— Begin THE DATA —
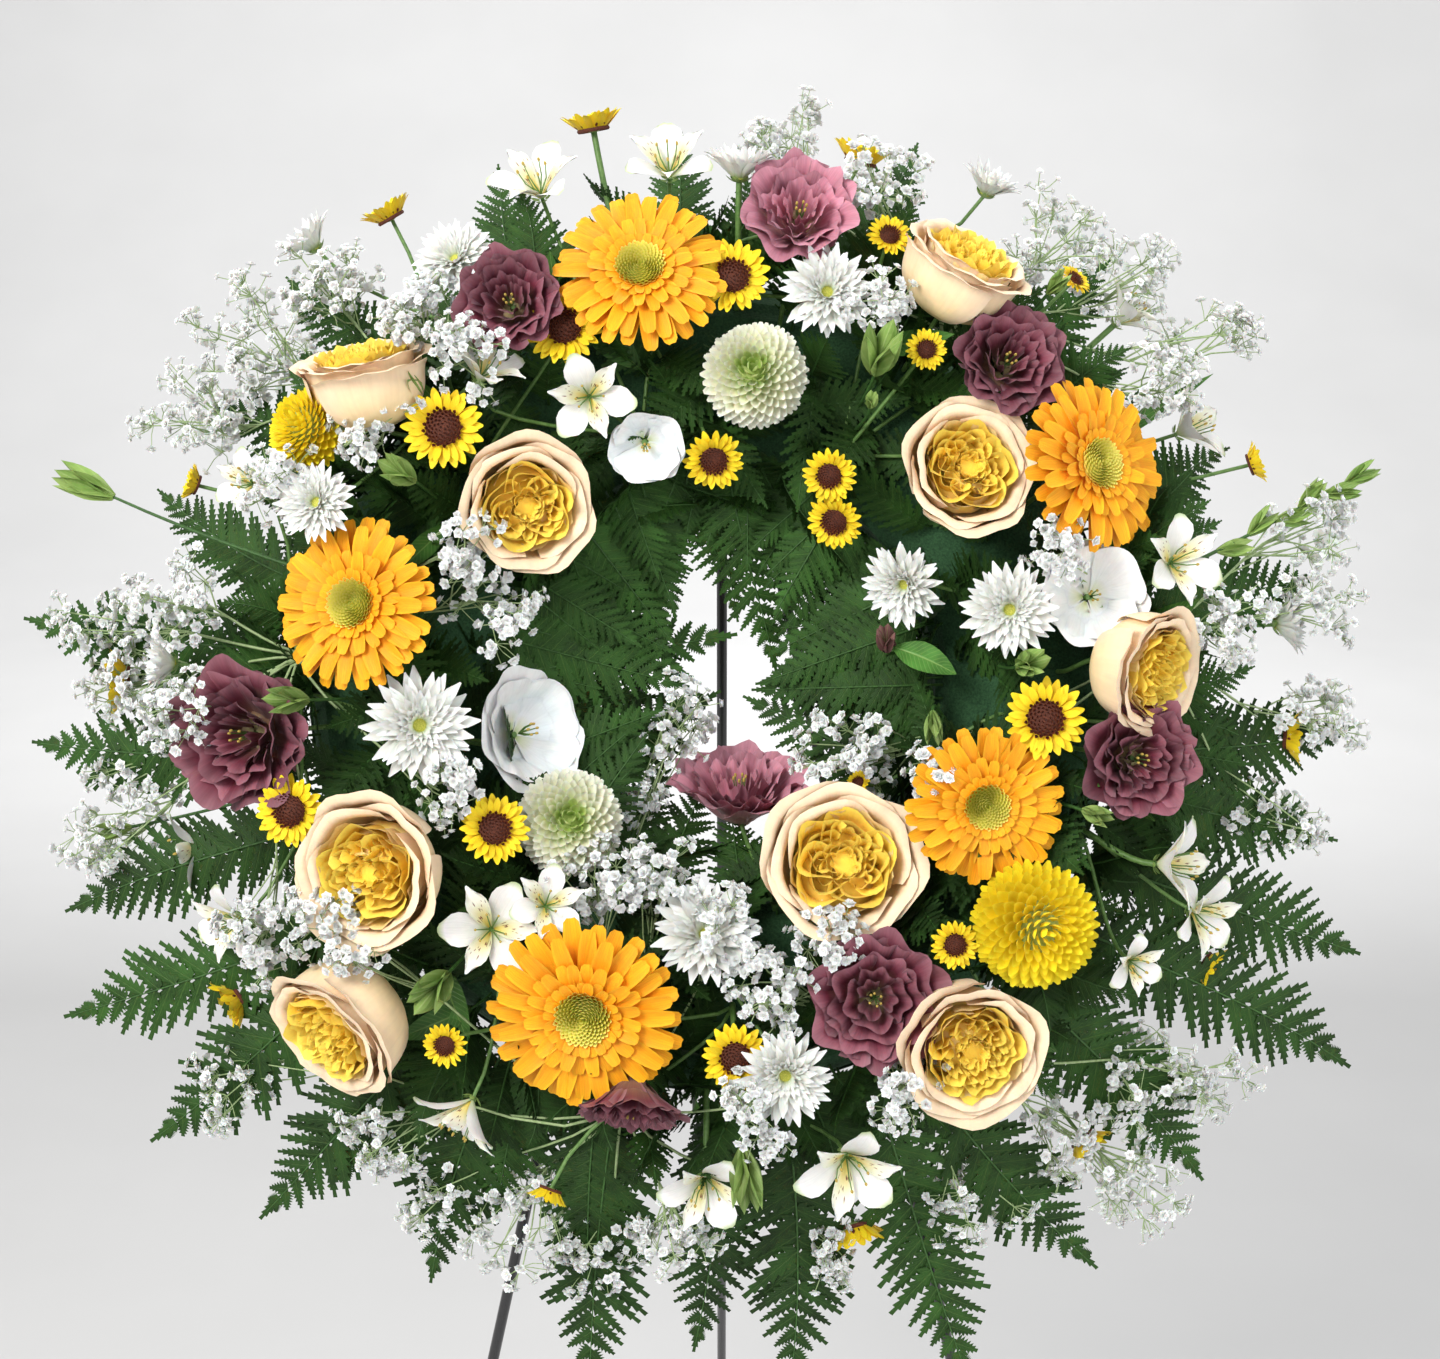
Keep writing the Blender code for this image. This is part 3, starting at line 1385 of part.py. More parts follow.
def main():
    clear_scene()
    parts = new_collection("funeral_wreath")
    helpers = new_collection("cutters")
    helpers.hide_render = True

    foam = make_foam(parts)
    tray = make_tray(parts)
    front = make_easel_front(parts)
    for thing in (foam, tray):
        remember_object(thing)
    remember_object(front, stand_frame())
    reserve_opening()

    holes = []
    lumps = grow_all(holes)
    plants = []
    for node, pieces in lumps.items():
        if not pieces:
            continue
        things = [object_of(node, lump, parts) for lump in pieces]
        plants.append(fused(node, things, "MANIFOLD", parts))

    bores = object_from("stem_holes", joined("stem_holes", holes), helpers)
    as_cutter(bores)
    add_cut(foam, bores, "stem holes")

    wreath = bpy.data.objects.new("wreath", None)
    stand = bpy.data.objects.new("stand", None)
    hinge = bpy.data.objects.new("rear_leg_hinge", None)
    for empty in (wreath, stand, hinge):
        parts.objects.link(empty)
    rise = Vector((0, math.sin(LEAN), math.cos(LEAN))) * RING_HEIGHT_ON_SLOPE
    for empty in (wreath, stand):
        empty.location = rise
        empty.rotation_euler.x = -LEAN
    stand.location.x += EASEL_RIGHT_OF_RING
    for thing in [foam, tray, bores, *plants]:
        thing.parent = wreath
    front.parent = stand

    leg = make_rear_leg(parts)
    pivot = Vector((0, LEG_PLANE + HINGE_BEHIND_LEGS, APEX_ABOVE_RING - CROWN_BELOW_APEX))
    bpy.context.view_layer.update()
    hinge.location = stand.matrix_world @ pivot
    hinge.rotation_euler.x = REAR_LEG_ANGLE
    leg.parent = hinge
    bore = drum("hinge_bore", (0, 0, 0), BORE_RADIUS, BARREL_LENGTH * 2, helpers, 12)
    bore.parent = hinge
    as_cutter(bore)
    add_cut(leg, bore, "bore")
    floor = block("floor_cutter", (0, 0.4, -0.3), (2, 2, 0.6), helpers)
    as_cutter(floor)
    for thing in (front, leg):
        add_cut(thing, floor, "cut at the floor")

    stand_on_origin([foam, tray, front, leg, *plants], [wreath, stand, hinge])
    for thing in [foam, tray, front, leg, *plants]:
        thing.data.materials.clear()
        thing.data.materials.append(material_for(thing.name))


def joined(name, lumps):
    """One mesh of lumps that don't touch."""
    points = []
    faces = []
    for lump in lumps:
        first = len(points)
        points += lump.points
        faces += [tuple(first + index for index in face) for face in lump.faces]
    return mesh_from(name, points, faces)


def stand_on_origin(things, empties):
    """Moves the empties so that the middle of the whole part's box is over the origin."""
    bpy.context.view_layer.update()
    graph = bpy.context.evaluated_depsgraph_get()
    corners = []
    for thing in things:
        evaluated = thing.evaluated_get(graph)
        corners += [thing.matrix_world @ vertex.co for vertex in evaluated.data.vertices]
    low, high = bounds_of(corners)
    for empty in empties:
        empty.location.x -= (low[0] + high[0]) / 2
        empty.location.y -= (low[1] + high[1]) / 2
    bpy.context.view_layer.update()


main()
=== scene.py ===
"""The look of the funeral wreath on its easel, as an add-on with one operator for each kind of piece."""

import json
import math
import random

import bmesh
import bpy
from mathutils import Matrix, Vector

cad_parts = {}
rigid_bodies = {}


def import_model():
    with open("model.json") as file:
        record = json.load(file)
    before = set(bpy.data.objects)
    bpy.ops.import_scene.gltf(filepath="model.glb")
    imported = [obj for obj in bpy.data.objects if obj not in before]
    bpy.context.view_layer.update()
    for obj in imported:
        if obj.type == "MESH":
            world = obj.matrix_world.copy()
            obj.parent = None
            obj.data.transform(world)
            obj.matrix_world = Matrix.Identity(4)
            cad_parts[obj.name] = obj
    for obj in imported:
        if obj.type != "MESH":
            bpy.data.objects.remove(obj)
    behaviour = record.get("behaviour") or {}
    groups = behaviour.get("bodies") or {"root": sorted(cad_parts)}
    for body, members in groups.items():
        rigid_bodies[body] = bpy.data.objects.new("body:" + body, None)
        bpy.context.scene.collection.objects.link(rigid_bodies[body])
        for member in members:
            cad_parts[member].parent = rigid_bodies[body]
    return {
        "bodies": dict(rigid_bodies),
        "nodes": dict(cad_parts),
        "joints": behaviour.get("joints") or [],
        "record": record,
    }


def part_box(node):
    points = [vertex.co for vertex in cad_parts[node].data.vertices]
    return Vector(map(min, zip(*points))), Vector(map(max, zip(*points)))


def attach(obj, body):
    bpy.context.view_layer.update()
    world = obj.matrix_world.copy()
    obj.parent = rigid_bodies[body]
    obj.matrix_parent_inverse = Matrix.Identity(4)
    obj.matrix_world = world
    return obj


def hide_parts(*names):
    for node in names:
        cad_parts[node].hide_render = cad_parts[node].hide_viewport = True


bl_info = {
    "name": "Funeral wreath",
    "version": (1, 0, 0),
    "blender": (4, 5, 0),
    "location": "View3D > Sidebar > Wreath",
    "description": "Flowers, fern, foam ring and easel of a funeral wreath",
    "category": "Add Mesh",
}

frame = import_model()

MM = 0.001
SEED = 11
BODY = "wreath"
GOLDEN = math.radians(137.508)

# The easel, as in the part
SPLAY = math.radians(12.3)
RING_HEIGHT_ON_SLOPE = 1.040
APEX_ABOVE_RING = 0.212
ROD_RADIUS = 3.5 * MM
LEG_PLANE = 3.8 * MM
LEG_TOP_HALF_SPACING = 6 * MM
CROSS_BAR_RADIUS = 2.5 * MM
CROSS_BAR_ON_SLOPE = 0.360
EASEL_RIGHT_OF_RING = 6 * MM
REAR_LEG_ANGLE = math.radians(18)
CROWN_SIZE = (30 * MM, 3 * MM, 36 * MM)
CROWN_BELOW_APEX = 10 * MM
EAR_SIZE = (3 * MM, 17 * MM, 13 * MM)
EAR_HALF_SPACING = 8.8 * MM
HINGE_BEHIND_LEGS = 15.4 * MM
PIN_RADIUS = 2 * MM
PIN_LENGTH = 24 * MM
BARREL_RADIUS = 5 * MM
BARREL_LENGTH = 13 * MM
HEEL_LENGTH = 11.3 * MM
HOOK_RADIUS = 2.5 * MM
HOOK_LENGTH = 34 * MM
HOOK_LIP = 7 * MM

# The wreath's own frame and the surface that its flowers lie on, as in the part
LEAN = math.radians(15)
RING_RADIUS = 0.192
FOAM_HALF_WIDTH = 57.7 * MM
FOAM_SHOULDER = 20 * MM
FOAM_DOME = 40 * MM
TRAY_MIDDLE = 10 * MM
TRAY_HALF_WIDTH = 60 * MM
TRAY_WALL = 2 * MM
TRAY_DEPTH = 20 * MM
SHELL_RADIUS = 0.215
SHELL_RADIAL = 0.125
SHELL_DEPTH = 0.095
SHELL_MIDDLE = 0.025
VIEW_DISTANCE = 1.60
FRONT_DEPTH = SHELL_MIDDLE + SHELL_DEPTH
PHOTO_WIDTH = 1440 * 0.588 * MM
PHOTO_CENTRE = (4.7 * MM, 5.0 * MM)

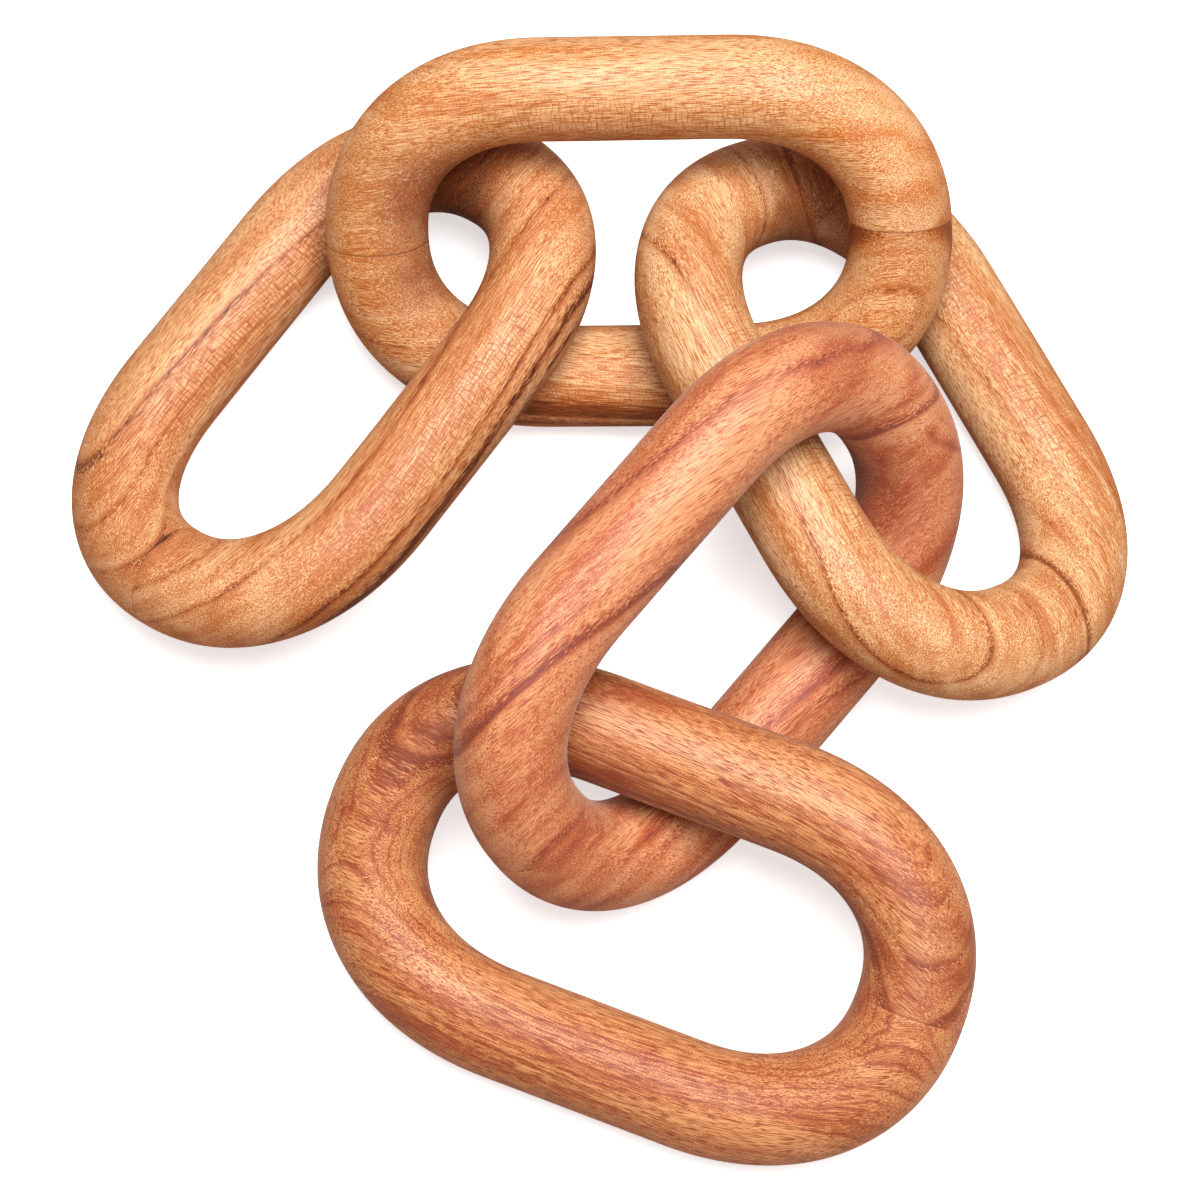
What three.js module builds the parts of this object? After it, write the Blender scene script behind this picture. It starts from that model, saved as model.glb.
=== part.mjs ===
— End THE DATA —
__TASK DETAILS__.
Exactly reproduce the stretch from the line with "faces += [tuple(first" through the line with "bpy.context.scene.collection.objects.link(rigid_bodies[body])", including both ends and nothing else.

__ANSWER TO THIS TASK__.
        faces += [tuple(first + index for index in face) for face in lump.faces]
    return mesh_from(name, points, faces)


def stand_on_origin(things, empties):
    """Moves the empties so that the middle of the whole part's box is over the origin."""
    bpy.context.view_layer.update()
    graph = bpy.context.evaluated_depsgraph_get()
    corners = []
    for thing in things:
        evaluated = thing.evaluated_get(graph)
        corners += [thing.matrix_world @ vertex.co for vertex in evaluated.data.vertices]
    low, high = bounds_of(corners)
    for empty in empties:
        empty.location.x -= (low[0] + high[0]) / 2
        empty.location.y -= (low[1] + high[1]) / 2
    bpy.context.view_layer.update()


main()
=== scene.py ===
"""The look of the funeral wreath on its easel, as an add-on with one operator for each kind of piece."""

import json
import math
import random

import bmesh
import bpy
from mathutils import Matrix, Vector

cad_parts = {}
rigid_bodies = {}


def import_model():
    with open("model.json") as file:
        record = json.load(file)
    before = set(bpy.data.objects)
    bpy.ops.import_scene.gltf(filepath="model.glb")
    imported = [obj for obj in bpy.data.objects if obj not in before]
    bpy.context.view_layer.update()
    for obj in imported:
        if obj.type == "MESH":
            world = obj.matrix_world.copy()
            obj.parent = None
            obj.data.transform(world)
            obj.matrix_world = Matrix.Identity(4)
            cad_parts[obj.name] = obj
    for obj in imported:
        if obj.type != "MESH":
            bpy.data.objects.remove(obj)
    behaviour = record.get("behaviour") or {}
    groups = behaviour.get("bodies") or {"root": sorted(cad_parts)}
    for body, members in groups.items():
        rigid_bodies[body] = bpy.data.objects.new("body:" + body, None)
        bpy.context.scene.collection.objects.link(rigid_bodies[body])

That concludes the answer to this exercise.